There is a strong consensus that reform of the financial regulatory system must include significant increases in the capital requirements for banks. All else equal, this should make the banks safer by providing a greater cushion to survive the mistakes and accidents from which they inevitably suffer. Higher capital requirements should also discourage transactions of lower economic value by creating a higher hurdle rate, since the extra units of capital need to be paid for by additional expected return. Some of the regrettable transactions that seemed attractive during the bubble might not have been undertaken at a higher hurdle rate.

Unfortunately, higher capital requirements are not free. At the margin, the increased hurdle rates are likely to: make it harder for businesses and individuals to obtain loans, raise the cost of loans, lower the interest rates offered to depositors and other suppliers of funds, and reduce the market value of the common stock of existing banks. One of the keys to determining the exact right size for an increase in minimum capital levels is to quantify these effects.

SUMMARY

The analysis presented here strongly suggests that the U.S. banking industry could adjust to higher capital requirements on loans through a combination of actions that would not wreak havoc on the system. Not surprisingly, the adjustments would need to come from a set of actions, since the rebalancing appears tough to achieve with any single move. Fortunately, the banks do have a variety of levers to pull which should allow them to make the transition.

These findings imply that there would likely be relatively small changes in loan volumes by U.S. banks as a result of higher capital requirements on loans retained on the banks’ balance sheets. The various actions required to restore an acceptable return on common equity appear unlikely to be large enough,even in the aggregate, to significantly discourage customers from borrowing or move them to other credit suppliers in a major way.

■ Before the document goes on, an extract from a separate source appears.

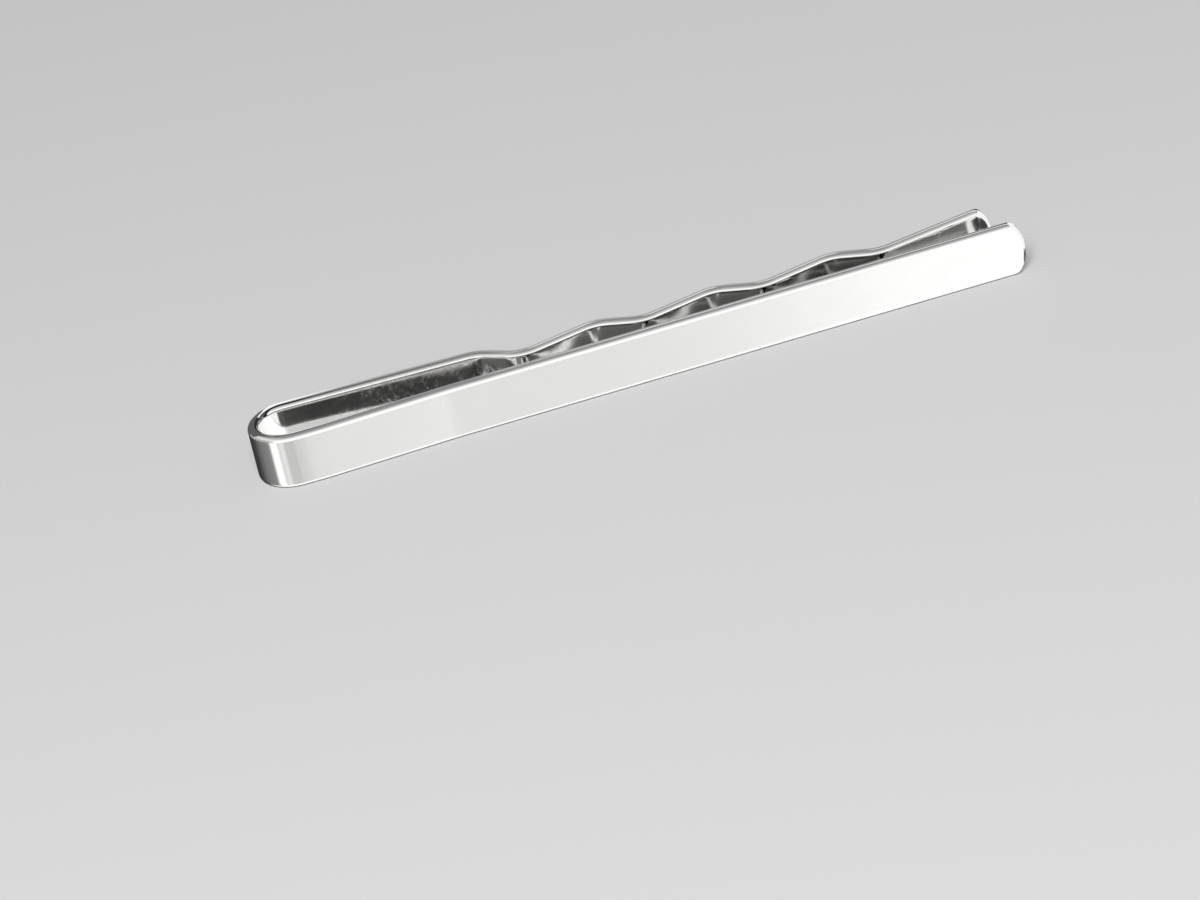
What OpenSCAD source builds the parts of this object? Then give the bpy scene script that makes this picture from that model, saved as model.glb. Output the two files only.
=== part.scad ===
// Tie clip bent from one strip of silver: a flat front bar, a round fold that
// is the spring, and a sprung leg with three waves that grip the cloth.
// The clip stands on its long edge. X runs from the fold to the open end,
// Y from the front bar to the leg, and Z across the width of the strip.

/* [Strip] */
// Width of the strip
strip_width = 4; // [3:0.1:6]
// Thickness of the strip
strip_thickness = 0.8; // [0.65:0.05:1]
// Rounding along the long edges
edge_radius = 0.3; // [0.1:0.01:0.32]

/* [Clip] */
// Length over the fold and the tip of the bar
clip_length = 55; // [50:0.5:70]
// Outer radius of the fold
fold_radius = 2.76; // [2.4:0.02:3.6]

/* [Front bar] */
// Angle at which the bar leaves the fold, still opening away from the leg
bar_lead_angle = 2.5; // [1:0.1:3.5]
// Straight run before the bar's first gentle bend
bar_lead_run = 0.3; // [0.1:0.1:1]
// Angle at which the bar's toe then closes in on its own line
bar_toe_angle = 2.05; // [1:0.05:3]
// Straight run of the toe
bar_toe_run = 8.2; // [6:0.1:14]
// Radius of the two gentle bends before and after the toe
bar_bend_radius = 27; // [15:1:60]

/* [Sprung leg] */
// Slope of the leg's straight run towards the bar
leg_slope = 2.7; // [1.5:0.1:3.5]
// How far the leg's tip stays behind the tip of the bar
leg_setback = 1.35; // [0.5:0.05:3]
// Centre radius of every bend in the leg
bend_radius = 2.6; // [1.8:0.1:3]
// Straight run down the first dip
dip_run = 1.5; // [0.8:0.1:3]

/* [Waves] */
// Number of waves
wave_count = 3; // [2:1:4]
// Distance from valley to valley
wave_pitch = 8.52; // [7:0.02:9]
// Angle at which a wave rises towards the tip
rise_angle = 14.5; // [10:0.5:20]
// Angle at which a wave falls towards the tip
fall_angle = 24.9; // [16:0.1:30]
// Gap between the bar and the first valley
first_gap = 1.26; // [0.8:0.02:1.6]
// Gap between the bar and the last valley
last_gap = 1; // [0.6:0.02:1.4]

/* [Tips] */
// Angle at which the leg's tip flares away from the bar
flare_angle = 12.1; // [8:0.1:18]
// Distance from the last valley to the leg's tip
flare_reach = 8.2; // [5:0.1:10]
// Radius of the arc that ends each tip, seen from the front
tip_arc_radius = 3; // [2.6:0.1:6]
// Rounding of the rim at each tip
tip_rim_radius = 0.15; // [0.05:0.01:0.3]

/* [Hidden] */
$fn = 96;

// The places of turned shapes are kept to six digits, too few for the ends of
// the stretches of strip to meet. So they are set out and joined at this share
// of their size, and then enlarged.
drawing_share = 0.01;

mid_z = strip_width / 2;
half_thickness = strip_thickness / 2;

// The fold's axis lies midway between its two outer sides, on Y = 0.
fold_x = fold_radius - clip_length / 2;
fold_centre_radius = fold_radius - half_thickness;
fold_sweep = 180 - bar_lead_angle + leg_slope;

// The bar leads out of the fold, bends back along its toe, and then bends to X.
bar_start_x = fold_x - fold_centre_radius * sin(bar_lead_angle);
bar_start_y = -fold_centre_radius * cos(bar_lead_angle);
lead_x = bar_lead_run * cos(bar_lead_angle) + bar_bend_radius * sin(bar_lead_angle);
lead_y = bar_bend_radius * (1 - cos(bar_lead_angle)) + bar_lead_run * sin(bar_lead_angle);
toe_x = bar_toe_run * cos(bar_toe_angle) + 2 * bar_bend_radius * sin(bar_toe_angle);
toe_y = bar_toe_run * sin(bar_toe_angle) + 2 * bar_bend_radius * (1 - cos(bar_toe_angle));
bar_y = bar_start_y - lead_y + toe_y;
bar_run = clip_length / 2 - bar_start_x - lead_x - toe_x;
bar_path = [[bar_lead_run, -bar_lead_angle], [bar_toe_run, bar_toe_angle], [bar_run, 0]];

// The leg's tip and its valleys are set out from the open end.
leg_start_x = fold_x + fold_centre_radius * sin(leg_slope);
leg_start_y = fold_centre_radius * cos(leg_slope);
leg_tip_x = clip_length / 2 - leg_setback;
last_valley_x = leg_tip_x - flare_reach;
first_valley_x = last_valley_x - wave_count * wave_pitch;
first_valley_y = bar_y + strip_thickness + first_gap;
flare_run = (flare_reach - bend_radius * sin(flare_angle)) / cos(flare_angle);

// One wave: the two straight runs that, with its bends, close the pitch and
// step down by the narrowing of the gap.
gap_step = (first_gap - last_gap) / wave_count;
wave_bend_x = 2 * bend_radius * (sin(rise_angle) + sin(fall_angle));
wave_bend_y = 2 * bend_radius * (cos(fall_angle) - cos(rise_angle));
wave_x = wave_pitch - wave_bend_x;
wave_y = -gap_step - wave_bend_y;
wave_turn = rise_angle + fall_angle;
rise_run = (wave_x * sin(fall_angle) + wave_y * cos(fall_angle)) / sin(wave_turn);
fall_run = (wave_x * sin(rise_angle) - wave_y * cos(rise_angle)) / sin(wave_turn);

// The dip: how steep it has to be to come down from the leg's straight run to
// the first valley, measured square to that run, and what it takes of its length.
valley_dx = first_valley_x - leg_start_x;
valley_dy = leg_start_y - first_valley_y;
dip_drop = valley_dy * cos(leg_slope) - valley_dx * sin(leg_slope);
dip_along = valley_dx * cos(leg_slope) + valley_dy * sin(leg_slope);
dip_lean = atan2(2 * bend_radius, dip_run);
dip_reach = sqrt(pow(2 * bend_radius, 2) + pow(dip_run, 2));
dip_turn = dip_lean + asin((dip_drop - bend_radius * (1 + cos(leg_slope))) / dip_reach);
dip_taken = bend_radius * (2 * sin(dip_turn) + sin(leg_slope)) + dip_run * cos(dip_turn);
leg_run = dip_along - dip_taken;

leg_path = [
    [leg_run, -leg_slope],
    [dip_run, -leg_slope - dip_turn],
    for (wave = [1:wave_count]) each [[rise_run, rise_angle], [fall_run, -fall_angle]],
    [flare_run, flare_angle]
];

// Cross-section of the strip, thickness along X and width along Y.
module strip_section() {
    core_thickness = strip_thickness - 2 * edge_radius;
    core_width = strip_width - 2 * edge_radius;
    square([strip_thickness, core_width], center = true);
    square([core_thickness, strip_width], center = true);
    for (side = [-1, 1], edge = [-1, 1])
        translate([side * core_thickness / 2, edge * core_width / 2])
            circle(r = edge_radius);
}

// A straight stretch of strip at its real size, from the origin along X.
module straight(run) {
    rotate([90, 0, 90])
        linear_extrude(height = run)
            strip_section();
}

// A bend at its real size. It starts at the origin along X and turns left.
module left_bend(radius, turn) {
    translate([0, radius, 0])
        rotate(-90)
            rotate_extrude(angle = turn)
                translate([radius, 0])
                    strip_section();
}

// The same to either side: a positive turn is to the left.
module bend(radius, turn) {
    if (turn > 0) left_bend(radius, turn);
    else mirror([0, 1, 0]) left_bend(radius, -turn);
}

// Places its children where a bend of the drawing ends.
module past_bend(radius, turn) {
    centre_y = sign(turn) * radius * drawing_share;
    translate([0, centre_y, 0])
        rotate(turn)
            translate([0, -centre_y, 0])
                children();
}

// The drawing of a strip along straight runs, each with its own heading, joined
// by bends. It starts along X, and the last run ends in a rounded tip.
module strip_drawing(path, radius, i = 0) {
    run = path[i][0];
    if (i == len(path) - 1)
        scale(drawing_share) tip(run);
    else {
        turn = path[i + 1][1] - path[i][1];
        scale(drawing_share) straight(run);
        translate([run * drawing_share, 0, 0]) {
            scale(drawing_share) bend(radius, turn);
            past_bend(radius, turn) strip_drawing(path, radius, i + 1);
        }
    }
}

// The same strip at its real size, placed where and as its first run starts.
module bent_strip(path, radius, start) {
    translate(start)
        rotate(path[0][1])
            scale(1 / drawing_share)
                strip_drawing(path, radius);
}

// A last straight run whose end is an arc across the width, with a rounded rim.
module tip(run) {
    arc_x = run - tip_arc_radius;
    disc_core = strip_thickness - 2 * tip_rim_radius;
    intersection() {
        straight(run);
        union() {
            translate([0, -strip_thickness, -strip_width])
                cube([arc_x, 2 * strip_thickness, 2 * strip_width]);
            translate([arc_x, 0, 0])
                rotate([90, 0, 0])
                    rotate_extrude()
                        disc_profile(tip_arc_radius, disc_core);
        }
    }
}

// Half of the section through a disc with a round rim.
module disc_profile(radius, core) {
    rim_centre = radius - tip_rim_radius;
    translate([0, -strip_thickness / 2]) square([rim_centre, strip_thickness]);
    translate([0, -core / 2]) square([radius, core]);
    for (side = [-1, 1])
        translate([rim_centre, side * core / 2])
            circle(r = tip_rim_radius);
}

module front_bar() {
    color("gainsboro")
        bent_strip(bar_path, bar_bend_radius, [bar_start_x, bar_start_y, mid_z]);
}

module fold_bend() {
    color("silver")
        translate([fold_x, 0, mid_z])
            rotate(90 - leg_slope)
                rotate_extrude(angle = fold_sweep)
                    translate([fold_centre_radius, 0])
                        strip_section();
}

module spring_leg() {
    color("lightgray")
        bent_strip(leg_path, bend_radius, [leg_start_x, leg_start_y, mid_z]);
}

front_bar();
fold_bend();
spring_leg();
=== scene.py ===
from math import asin, atan2, cos, degrees, hypot, pi, radians, sin, sqrt

import bmesh
import bpy
from mathutils import Matrix, Vector

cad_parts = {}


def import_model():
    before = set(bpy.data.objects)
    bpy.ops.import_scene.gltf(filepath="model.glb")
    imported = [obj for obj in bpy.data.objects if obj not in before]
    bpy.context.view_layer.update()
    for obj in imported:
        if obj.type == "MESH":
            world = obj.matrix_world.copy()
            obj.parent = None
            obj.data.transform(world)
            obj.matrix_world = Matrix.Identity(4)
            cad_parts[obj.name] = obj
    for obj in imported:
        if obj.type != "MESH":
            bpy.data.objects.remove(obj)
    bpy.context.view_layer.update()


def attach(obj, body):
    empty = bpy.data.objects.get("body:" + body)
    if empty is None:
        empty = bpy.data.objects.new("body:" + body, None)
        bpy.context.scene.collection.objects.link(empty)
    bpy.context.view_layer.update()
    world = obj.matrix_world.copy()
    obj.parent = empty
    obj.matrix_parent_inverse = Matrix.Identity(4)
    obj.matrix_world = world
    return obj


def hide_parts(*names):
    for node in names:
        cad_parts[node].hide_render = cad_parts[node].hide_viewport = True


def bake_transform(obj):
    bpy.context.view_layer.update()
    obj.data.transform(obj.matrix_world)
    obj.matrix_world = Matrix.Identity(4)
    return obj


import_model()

MM = 0.001

# The driving sizes of the clip, in millimetres and degrees, as the part's source
# has them. X runs from the fold to the open end, Y from the bar to the leg and Z
# across the width of the strip.
STRIP_WIDTH = 4
STRIP_THICKNESS = 0.8
CLIP_LENGTH = 55
FOLD_RADIUS = 2.76
BAR_LEAD_ANGLE = 2.5
BAR_LEAD_RUN = 0.3
BAR_TOE_ANGLE = 2.05
BAR_TOE_RUN = 8.2
BAR_BEND_RADIUS = 27
LEG_SLOPE = 2.7
LEG_SETBACK = 1.35
LEG_BEND_RADIUS = 2.6
DIP_RUN = 1.5
WAVE_COUNT = 3
WAVE_PITCH = 8.52
RISE_ANGLE = 14.5
FALL_ANGLE = 24.9
FIRST_GAP = 1.26
LAST_GAP = 1
FLARE_ANGLE = 12.1
FLARE_REACH = 8.2
TIP_ARC_RADIUS = 3

# The buffing leaves the edges a little rounder than they are cut.
EDGE_RADIUS = 0.37
TIP_RIM_RADIUS = 0.28

MID_WIDTH = STRIP_WIDTH / 2
FOLD_CENTRE = Vector((FOLD_RADIUS - CLIP_LENGTH / 2, 0, 0))
FOLD_MID_RADIUS = FOLD_RADIUS - STRIP_THICKNESS / 2
FOLD_TURN = 180 - BAR_LEAD_ANGLE + LEG_SLOPE

# How finely the strip is cut.
ROUNDING_STEPS = 8
WIDTH_STEPS = 20
RIM_STEPS = 5
DEGREES_PER_STEP = 1.5
FEWEST_STEPS = 6
SAME_POINT = 1e-7


# The plan. A path is a list of straight runs, each with its length and its heading
# in degrees from X towards Y, and the bends between them have one radius.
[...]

These findings may seem counterintuitive given the large percentage increase in required common equity devoted to lending considered here and the strong focus of bank managements on rationing that common equity. Three points may help clarify the results. First, banks are highly levered institutions – the great bulk of the funding for a loan comes from deposits and debt. Even though common equity is expensive, it accounts for less than a fifth of the cost of a typical loan. Second, higher equity levels reduce the risk of a bank and therefore lower the returns demanded by debt and equity investors, reducing the cost of each dollar of debt or equity supporting the loans. Third, as shown in detail below, reasonable actions by the banks can restore returns on equity to levels that are attractive to investors. Thus, there should be the ability for banks over time to raise new equity sufficient to maintain their loan volumes. It is true that large amounts of capital would need to be raised, but this appears quite feasible given a reasonable phase-in of the new rules. A four percentage point increase in the level of common equity as a percentage of the roughly $7.5 trillion of loans in the U.S. banking system would require about $300 billion of new equity. This would represent approximately a 20% increase in the existing $1.4 trillion of equity. Put another way, this could be obtained by retaining roughly two years worth of the system’s earnings, assuming even a 10% ROE for the banks as a whole. In practice, a mixture of capital raising and earnings retention would likely provide the needed capital.

A forthcoming paper will examine the extent to which competitive pressures from other financial intermediaries and classes of investors would change these conclusions. However, the fuller competitive analysis is unlikely to alter the conclusion that the volume and pricing of bank lending would not be affected in a large way. The required adjustments to restore an acceptable return on equity are simply too small, in the author’s opinion, to create a large degree of change.